DATASET CONTENT:
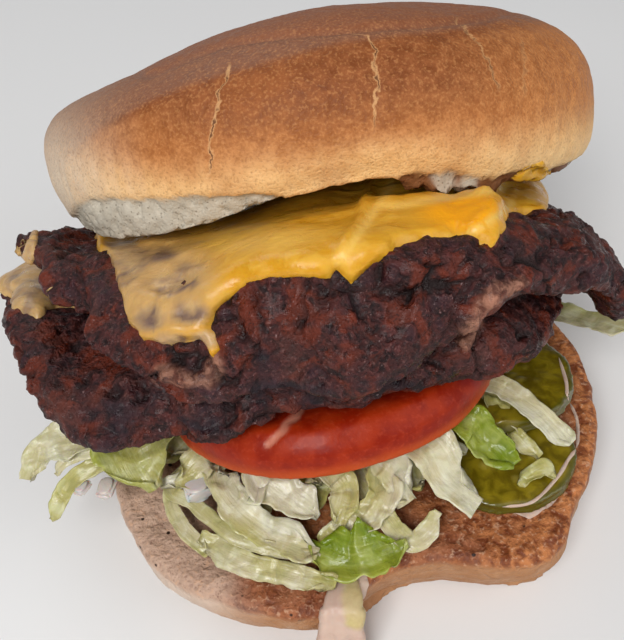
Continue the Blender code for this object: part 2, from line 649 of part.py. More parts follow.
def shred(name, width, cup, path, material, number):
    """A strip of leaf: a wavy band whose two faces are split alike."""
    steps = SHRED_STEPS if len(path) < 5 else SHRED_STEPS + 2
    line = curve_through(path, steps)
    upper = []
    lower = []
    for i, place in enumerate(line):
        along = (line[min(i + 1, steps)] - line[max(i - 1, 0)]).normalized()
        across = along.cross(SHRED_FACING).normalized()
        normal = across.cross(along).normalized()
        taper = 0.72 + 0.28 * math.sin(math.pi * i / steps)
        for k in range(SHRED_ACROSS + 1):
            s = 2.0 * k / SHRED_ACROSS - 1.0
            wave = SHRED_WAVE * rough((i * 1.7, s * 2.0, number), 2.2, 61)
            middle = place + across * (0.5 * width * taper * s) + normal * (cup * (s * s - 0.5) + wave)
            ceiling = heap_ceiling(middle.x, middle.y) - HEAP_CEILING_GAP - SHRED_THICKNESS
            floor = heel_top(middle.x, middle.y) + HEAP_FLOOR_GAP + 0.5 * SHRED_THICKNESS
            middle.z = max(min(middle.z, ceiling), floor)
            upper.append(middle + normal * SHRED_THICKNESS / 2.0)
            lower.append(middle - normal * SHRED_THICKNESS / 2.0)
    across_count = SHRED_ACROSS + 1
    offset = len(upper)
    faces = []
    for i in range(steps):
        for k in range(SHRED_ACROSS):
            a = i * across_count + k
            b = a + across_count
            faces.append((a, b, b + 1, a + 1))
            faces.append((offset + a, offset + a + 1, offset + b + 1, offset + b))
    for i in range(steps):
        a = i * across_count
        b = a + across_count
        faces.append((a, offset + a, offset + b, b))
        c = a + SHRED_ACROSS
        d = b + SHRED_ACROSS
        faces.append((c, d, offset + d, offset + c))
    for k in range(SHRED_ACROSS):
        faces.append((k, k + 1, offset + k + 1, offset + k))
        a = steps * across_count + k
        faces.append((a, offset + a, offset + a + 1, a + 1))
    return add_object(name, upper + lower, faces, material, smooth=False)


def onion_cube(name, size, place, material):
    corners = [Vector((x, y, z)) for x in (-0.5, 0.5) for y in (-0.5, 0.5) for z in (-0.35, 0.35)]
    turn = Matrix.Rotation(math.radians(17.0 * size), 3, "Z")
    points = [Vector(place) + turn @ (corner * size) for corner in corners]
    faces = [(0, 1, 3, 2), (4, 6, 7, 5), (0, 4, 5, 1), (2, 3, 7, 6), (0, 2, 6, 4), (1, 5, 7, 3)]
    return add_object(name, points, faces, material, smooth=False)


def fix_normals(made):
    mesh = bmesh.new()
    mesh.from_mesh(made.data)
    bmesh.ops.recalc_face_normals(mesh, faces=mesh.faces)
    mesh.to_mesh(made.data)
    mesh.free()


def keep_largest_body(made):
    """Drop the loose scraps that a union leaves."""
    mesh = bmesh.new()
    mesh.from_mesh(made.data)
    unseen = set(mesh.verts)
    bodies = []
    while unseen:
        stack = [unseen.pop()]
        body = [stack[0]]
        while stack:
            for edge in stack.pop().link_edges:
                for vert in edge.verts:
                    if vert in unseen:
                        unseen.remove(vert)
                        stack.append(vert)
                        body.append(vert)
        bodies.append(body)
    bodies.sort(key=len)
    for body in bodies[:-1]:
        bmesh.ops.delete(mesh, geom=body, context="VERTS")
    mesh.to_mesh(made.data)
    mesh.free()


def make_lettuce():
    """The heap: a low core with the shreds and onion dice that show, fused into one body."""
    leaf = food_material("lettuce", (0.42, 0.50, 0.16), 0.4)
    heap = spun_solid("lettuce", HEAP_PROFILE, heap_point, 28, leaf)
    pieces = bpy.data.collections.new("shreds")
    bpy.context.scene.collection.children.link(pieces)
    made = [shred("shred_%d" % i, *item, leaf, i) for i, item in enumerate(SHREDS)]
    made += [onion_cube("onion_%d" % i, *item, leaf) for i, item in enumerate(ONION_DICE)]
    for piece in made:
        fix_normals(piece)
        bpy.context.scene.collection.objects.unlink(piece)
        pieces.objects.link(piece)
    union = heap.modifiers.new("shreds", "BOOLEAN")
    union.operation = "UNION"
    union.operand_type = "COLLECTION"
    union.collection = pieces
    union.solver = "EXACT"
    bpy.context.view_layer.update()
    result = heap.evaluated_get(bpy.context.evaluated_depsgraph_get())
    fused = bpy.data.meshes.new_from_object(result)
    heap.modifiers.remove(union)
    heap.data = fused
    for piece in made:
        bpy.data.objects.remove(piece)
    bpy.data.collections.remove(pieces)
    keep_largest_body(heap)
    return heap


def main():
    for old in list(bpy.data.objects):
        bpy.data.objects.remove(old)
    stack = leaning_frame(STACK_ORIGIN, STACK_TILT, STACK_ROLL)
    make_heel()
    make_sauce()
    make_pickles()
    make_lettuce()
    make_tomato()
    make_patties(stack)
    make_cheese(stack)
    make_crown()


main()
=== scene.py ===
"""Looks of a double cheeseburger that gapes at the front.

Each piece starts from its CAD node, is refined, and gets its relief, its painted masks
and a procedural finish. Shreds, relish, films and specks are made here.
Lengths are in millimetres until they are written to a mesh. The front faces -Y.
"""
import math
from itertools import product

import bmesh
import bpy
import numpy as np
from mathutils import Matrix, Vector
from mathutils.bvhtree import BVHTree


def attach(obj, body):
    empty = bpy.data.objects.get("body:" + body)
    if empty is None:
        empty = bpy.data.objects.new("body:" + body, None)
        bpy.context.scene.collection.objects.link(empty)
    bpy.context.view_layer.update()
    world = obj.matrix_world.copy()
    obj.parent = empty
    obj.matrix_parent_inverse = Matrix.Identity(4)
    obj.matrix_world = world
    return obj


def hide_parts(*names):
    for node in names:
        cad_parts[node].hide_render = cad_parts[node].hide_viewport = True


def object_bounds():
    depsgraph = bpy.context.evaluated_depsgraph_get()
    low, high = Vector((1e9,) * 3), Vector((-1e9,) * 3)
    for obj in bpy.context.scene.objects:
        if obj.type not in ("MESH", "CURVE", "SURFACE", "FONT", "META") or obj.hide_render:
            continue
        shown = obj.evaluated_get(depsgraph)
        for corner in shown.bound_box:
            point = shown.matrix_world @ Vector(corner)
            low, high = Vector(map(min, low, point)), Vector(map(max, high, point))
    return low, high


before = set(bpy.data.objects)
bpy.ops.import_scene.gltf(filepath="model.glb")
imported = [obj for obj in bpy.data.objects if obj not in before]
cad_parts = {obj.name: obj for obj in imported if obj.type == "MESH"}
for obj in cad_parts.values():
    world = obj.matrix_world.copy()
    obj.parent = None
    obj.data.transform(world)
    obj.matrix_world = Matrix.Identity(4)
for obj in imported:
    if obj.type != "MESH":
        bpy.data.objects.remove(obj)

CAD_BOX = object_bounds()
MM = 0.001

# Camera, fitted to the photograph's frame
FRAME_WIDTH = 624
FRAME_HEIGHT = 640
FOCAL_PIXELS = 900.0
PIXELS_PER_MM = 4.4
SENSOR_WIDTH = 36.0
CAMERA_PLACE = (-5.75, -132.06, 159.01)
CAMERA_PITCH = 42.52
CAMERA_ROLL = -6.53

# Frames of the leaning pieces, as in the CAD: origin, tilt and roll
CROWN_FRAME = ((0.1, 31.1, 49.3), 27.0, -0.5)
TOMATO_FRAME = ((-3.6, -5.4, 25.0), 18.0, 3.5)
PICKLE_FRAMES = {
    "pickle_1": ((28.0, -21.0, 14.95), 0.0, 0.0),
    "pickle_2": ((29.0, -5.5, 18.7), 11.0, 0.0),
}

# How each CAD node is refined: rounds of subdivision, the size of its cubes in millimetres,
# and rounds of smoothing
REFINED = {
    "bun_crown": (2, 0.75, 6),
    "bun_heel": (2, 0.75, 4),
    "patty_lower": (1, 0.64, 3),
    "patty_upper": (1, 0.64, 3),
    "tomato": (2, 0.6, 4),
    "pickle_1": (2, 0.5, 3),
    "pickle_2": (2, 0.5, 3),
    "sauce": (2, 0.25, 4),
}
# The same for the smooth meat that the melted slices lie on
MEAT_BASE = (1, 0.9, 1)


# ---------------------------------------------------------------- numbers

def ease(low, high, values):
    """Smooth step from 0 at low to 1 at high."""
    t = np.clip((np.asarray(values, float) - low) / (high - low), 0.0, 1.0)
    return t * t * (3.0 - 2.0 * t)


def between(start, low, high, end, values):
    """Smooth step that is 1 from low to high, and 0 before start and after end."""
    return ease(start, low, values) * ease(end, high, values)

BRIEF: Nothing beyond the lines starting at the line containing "item in enumerate(ONION_DICE)]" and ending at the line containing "if empty is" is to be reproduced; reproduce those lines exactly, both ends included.

REPLY:
    made += [onion_cube("onion_%d" % i, *item, leaf) for i, item in enumerate(ONION_DICE)]
    for piece in made:
        fix_normals(piece)
        bpy.context.scene.collection.objects.unlink(piece)
        pieces.objects.link(piece)
    union = heap.modifiers.new("shreds", "BOOLEAN")
    union.operation = "UNION"
    union.operand_type = "COLLECTION"
    union.collection = pieces
    union.solver = "EXACT"
    bpy.context.view_layer.update()
    result = heap.evaluated_get(bpy.context.evaluated_depsgraph_get())
    fused = bpy.data.meshes.new_from_object(result)
    heap.modifiers.remove(union)
    heap.data = fused
    for piece in made:
        bpy.data.objects.remove(piece)
    bpy.data.collections.remove(pieces)
    keep_largest_body(heap)
    return heap


def main():
    for old in list(bpy.data.objects):
        bpy.data.objects.remove(old)
    stack = leaning_frame(STACK_ORIGIN, STACK_TILT, STACK_ROLL)
    make_heel()
    make_sauce()
    make_pickles()
    make_lettuce()
    make_tomato()
    make_patties(stack)
    make_cheese(stack)
    make_crown()


main()
=== scene.py ===
"""Looks of a double cheeseburger that gapes at the front.

Each piece starts from its CAD node, is refined, and gets its relief, its painted masks
and a procedural finish. Shreds, relish, films and specks are made here.
Lengths are in millimetres until they are written to a mesh. The front faces -Y.
"""
import math
from itertools import product

import bmesh
import bpy
import numpy as np
from mathutils import Matrix, Vector
from mathutils.bvhtree import BVHTree


def attach(obj, body):
    empty = bpy.data.objects.get("body:" + body)
    if empty is None:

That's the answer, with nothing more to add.